Chirag Sehgal of News 18 rated the film 3.5 out of 5 stars and wrote, "Rajkummar Rao shines bright in the movie. The film also looks very similar to Kunal Kemmu's web series Abhay." A critic for Bollywood Hungama rated the film 3 out of 5 stars and wrote, "HIT THE FIRST CASE is a decent watch thanks to a superlative performance, whodunit element and a story." Shubham Kulkarni of Tushar Joshi of India Today rated the film 3 out of 5 stars and wrote, "If you are looking for a solid performance from Rajkummar Rao, then HIT won't disappoint. It is gripping in parts but we hoped the writers had put in more efforts to go beyond just remaking another south film." Renuka Vyavahare of The Times of India rated the film 3 out of 5 stars and wrote, "Rajkummar Rao lends gravitas to the dawdling crime mystery. He has the ability to elevate a scrambled script and he does that here as well. He ensures you are on his team despite the misfires. HIT is more of a hit-and-miss." Sukanya Verma of Rediff.com rated the film 3 out of 5 stars and wrote, "HIT: The First Case hits the jackpot with Rajkummar Rao.

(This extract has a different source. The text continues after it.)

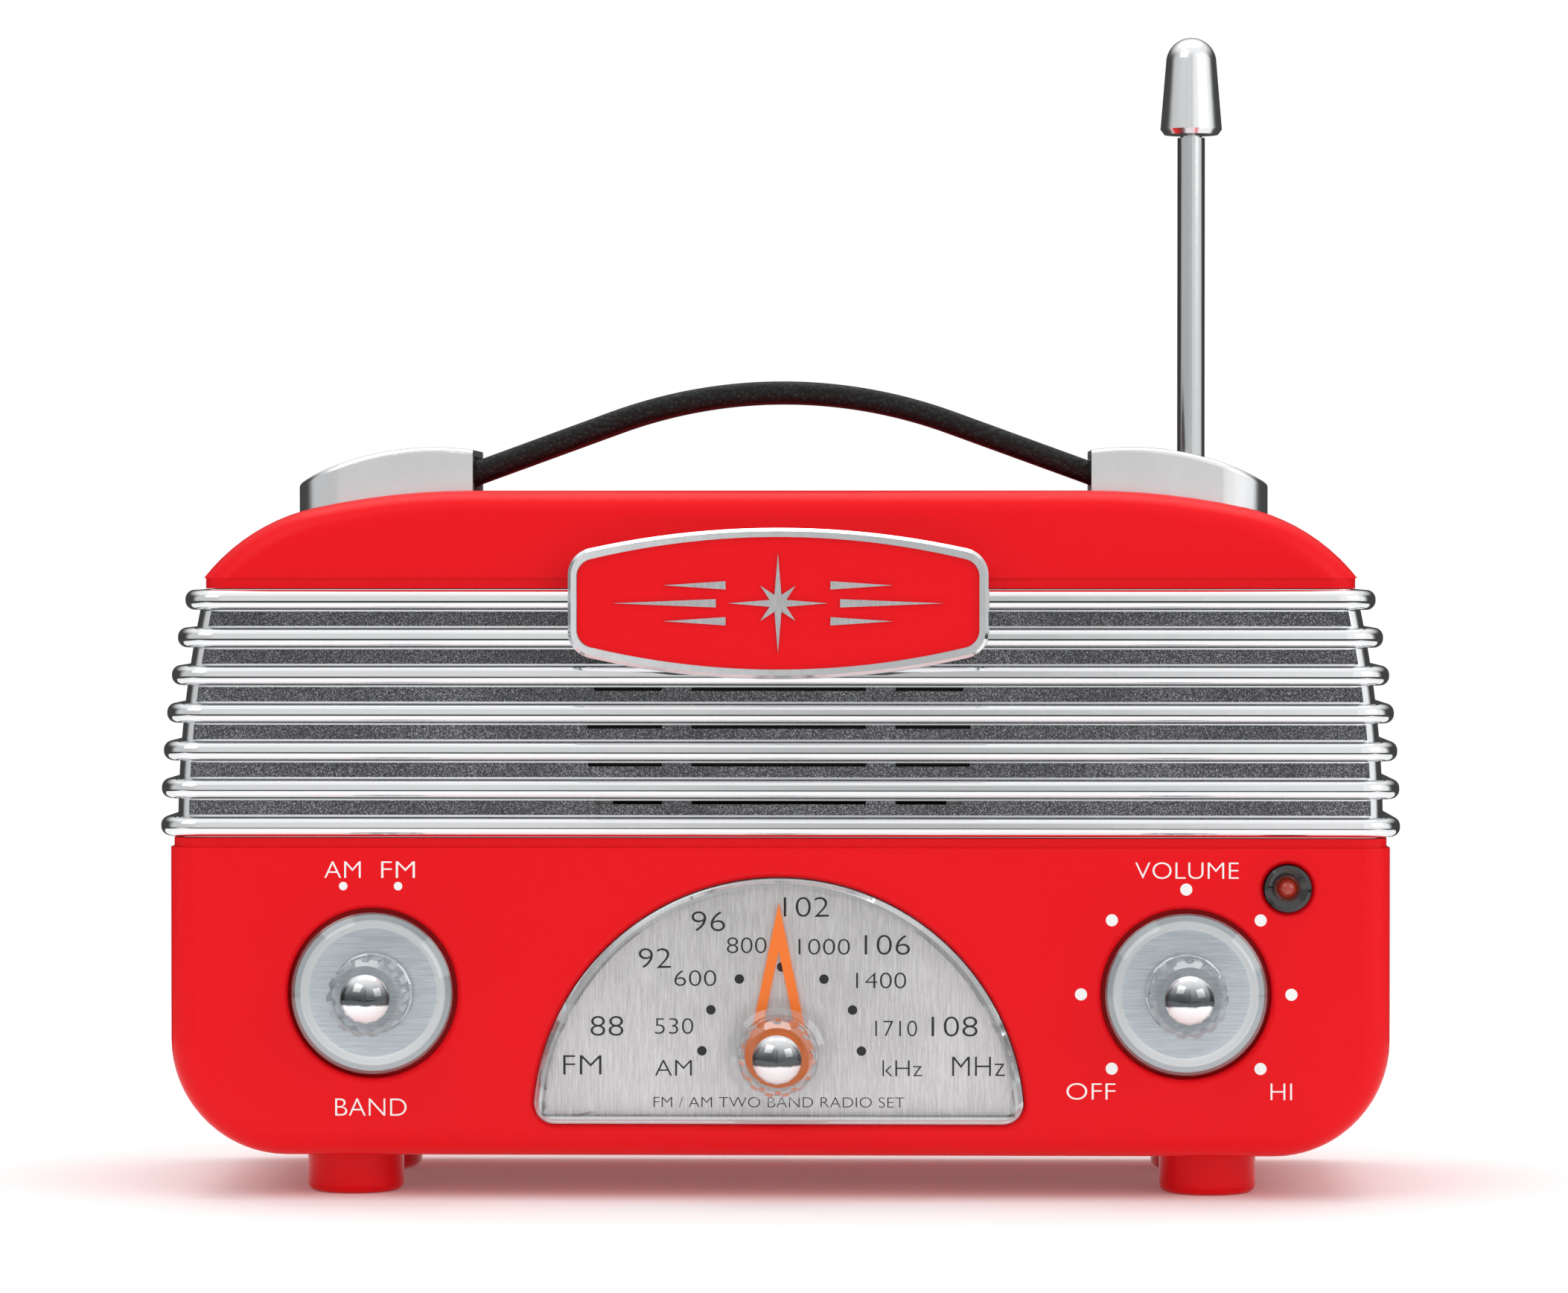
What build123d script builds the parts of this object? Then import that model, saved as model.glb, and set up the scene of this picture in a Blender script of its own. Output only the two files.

Nothing escapes his discerning eye. Nothing comes in our way of admiring it." Devesh Sharma of Filmfare rated the film 3 out of 5 stars and wrote, "Rajkumar Rao is the best thing about the film and keeps you invested in the project through sheer dint of effort." A critic for Pinkvilla rated the film 3 out of 5 stars and wrote, "HIT: The First Case hits the bulls eye in the first half, but falls flat in the second. It's an honest attempt to bring the thriller for the Hindi audience."

=== Home media ===
The film started streaming on Netflix from 28 August 2022.